There was magic in that first night. And lots of laughter too.


We headed out the next morning (after cold showers -a momentary plumbing glitch oddly well-timed- LOL ) hungry and eager to explore the city. Our hosts suggested a little restaurant, Via Organica, a short walk from the apartment.


Even a short walk in SMA (San Miguel de Allende in Mexico) reminds you that you are in a city famous as an art colony for many decades. In 1938 two artists, an American and a Peruvian, established an art school ‘Bellas Artes’. The GI Bill after WWII allowed former soldiers to study abroad. 'Bellas Artes' promoted this advantage and with their success began the expansion of hotels, restaurants and amenities useful for an international community. However, even in its colonial period of the 16th and 17th centuries and beyond, wealthy Spaniards created churches and homes with attention to beauty. This focus on aesthetics and mixed cultures is evident everywhere in preservation and re-construction.

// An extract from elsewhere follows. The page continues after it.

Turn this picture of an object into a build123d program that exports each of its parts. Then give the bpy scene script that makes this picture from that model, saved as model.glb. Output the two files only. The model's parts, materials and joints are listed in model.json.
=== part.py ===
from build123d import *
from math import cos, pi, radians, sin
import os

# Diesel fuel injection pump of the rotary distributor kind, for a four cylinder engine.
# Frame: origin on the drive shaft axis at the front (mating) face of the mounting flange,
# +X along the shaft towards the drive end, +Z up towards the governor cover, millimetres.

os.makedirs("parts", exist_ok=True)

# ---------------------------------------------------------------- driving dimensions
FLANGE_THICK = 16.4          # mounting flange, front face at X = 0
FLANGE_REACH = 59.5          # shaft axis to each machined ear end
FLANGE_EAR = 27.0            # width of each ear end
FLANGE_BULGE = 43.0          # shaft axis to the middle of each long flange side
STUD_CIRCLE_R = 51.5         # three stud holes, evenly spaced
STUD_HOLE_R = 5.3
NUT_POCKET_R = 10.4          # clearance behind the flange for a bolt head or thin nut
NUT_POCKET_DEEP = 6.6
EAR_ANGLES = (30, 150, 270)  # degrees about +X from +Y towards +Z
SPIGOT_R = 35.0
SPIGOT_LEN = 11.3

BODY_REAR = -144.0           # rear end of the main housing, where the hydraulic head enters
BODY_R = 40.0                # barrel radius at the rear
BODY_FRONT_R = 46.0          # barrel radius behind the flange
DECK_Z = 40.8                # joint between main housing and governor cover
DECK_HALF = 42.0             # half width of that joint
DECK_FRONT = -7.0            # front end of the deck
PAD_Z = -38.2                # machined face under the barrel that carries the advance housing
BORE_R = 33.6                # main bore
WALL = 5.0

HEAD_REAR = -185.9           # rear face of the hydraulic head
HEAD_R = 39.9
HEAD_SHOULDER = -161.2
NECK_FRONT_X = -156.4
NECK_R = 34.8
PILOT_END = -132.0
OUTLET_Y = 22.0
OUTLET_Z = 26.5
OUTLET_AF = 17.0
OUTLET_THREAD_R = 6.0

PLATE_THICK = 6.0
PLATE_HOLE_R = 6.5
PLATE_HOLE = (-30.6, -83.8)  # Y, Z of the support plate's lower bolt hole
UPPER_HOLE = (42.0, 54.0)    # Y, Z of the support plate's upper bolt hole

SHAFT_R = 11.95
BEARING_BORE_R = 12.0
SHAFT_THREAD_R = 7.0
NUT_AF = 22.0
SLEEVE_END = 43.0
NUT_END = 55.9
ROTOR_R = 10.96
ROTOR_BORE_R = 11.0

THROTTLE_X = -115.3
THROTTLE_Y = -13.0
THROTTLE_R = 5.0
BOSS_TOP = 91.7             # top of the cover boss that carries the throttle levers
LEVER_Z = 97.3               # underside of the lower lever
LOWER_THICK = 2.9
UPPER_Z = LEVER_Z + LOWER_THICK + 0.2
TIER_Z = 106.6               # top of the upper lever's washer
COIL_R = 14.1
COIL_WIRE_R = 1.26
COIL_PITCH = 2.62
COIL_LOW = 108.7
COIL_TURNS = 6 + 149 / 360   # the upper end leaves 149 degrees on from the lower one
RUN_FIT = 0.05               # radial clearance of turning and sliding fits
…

It was dark outside when we arrived the evening before but now we were able to see what was in store over the next few days.

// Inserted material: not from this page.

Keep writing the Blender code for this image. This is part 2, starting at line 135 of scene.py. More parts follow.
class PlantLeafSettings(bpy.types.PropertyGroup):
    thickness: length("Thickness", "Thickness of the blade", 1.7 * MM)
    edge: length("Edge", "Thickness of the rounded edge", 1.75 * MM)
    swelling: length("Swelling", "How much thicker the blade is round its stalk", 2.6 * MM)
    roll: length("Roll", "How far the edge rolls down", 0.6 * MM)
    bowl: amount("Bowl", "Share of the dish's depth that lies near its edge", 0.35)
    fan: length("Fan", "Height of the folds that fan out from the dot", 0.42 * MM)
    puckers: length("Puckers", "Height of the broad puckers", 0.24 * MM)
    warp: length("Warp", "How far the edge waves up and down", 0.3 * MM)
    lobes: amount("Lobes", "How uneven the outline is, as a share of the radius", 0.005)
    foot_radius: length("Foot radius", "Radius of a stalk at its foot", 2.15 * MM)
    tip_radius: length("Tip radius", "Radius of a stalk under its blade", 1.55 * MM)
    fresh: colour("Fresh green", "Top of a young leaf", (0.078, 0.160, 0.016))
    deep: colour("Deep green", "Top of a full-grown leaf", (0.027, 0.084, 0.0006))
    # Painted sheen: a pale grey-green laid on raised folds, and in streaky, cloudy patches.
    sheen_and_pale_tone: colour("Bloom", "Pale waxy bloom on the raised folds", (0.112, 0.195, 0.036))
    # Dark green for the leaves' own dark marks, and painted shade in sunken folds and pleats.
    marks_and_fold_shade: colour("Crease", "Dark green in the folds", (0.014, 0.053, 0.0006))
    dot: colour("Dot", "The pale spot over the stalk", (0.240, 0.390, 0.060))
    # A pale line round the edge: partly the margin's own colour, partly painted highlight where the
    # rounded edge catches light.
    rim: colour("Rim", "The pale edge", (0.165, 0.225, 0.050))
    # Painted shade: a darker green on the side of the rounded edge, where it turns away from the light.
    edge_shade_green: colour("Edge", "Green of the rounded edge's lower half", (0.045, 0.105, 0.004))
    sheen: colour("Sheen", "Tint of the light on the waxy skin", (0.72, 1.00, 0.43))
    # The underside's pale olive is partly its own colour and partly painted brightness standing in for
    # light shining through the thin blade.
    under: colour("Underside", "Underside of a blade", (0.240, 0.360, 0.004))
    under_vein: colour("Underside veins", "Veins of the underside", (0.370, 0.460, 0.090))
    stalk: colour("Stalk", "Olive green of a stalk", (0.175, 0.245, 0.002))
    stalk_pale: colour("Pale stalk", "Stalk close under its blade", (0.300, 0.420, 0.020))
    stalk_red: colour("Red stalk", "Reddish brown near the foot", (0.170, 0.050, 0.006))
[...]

Here is one of the first examples of wall art we encountered. Skeleton art is deeply ingrained in the local culture and celebrated but we are not sure how this piece fits into that category.



Via Organica, now called Querencia is supplied by the Via Organica non-profit farm cooperative with a 'farm to table' concept. It is open for breakfast and lunch and includes a shop to purchase fresh produce from the farms and freshly made baked goods.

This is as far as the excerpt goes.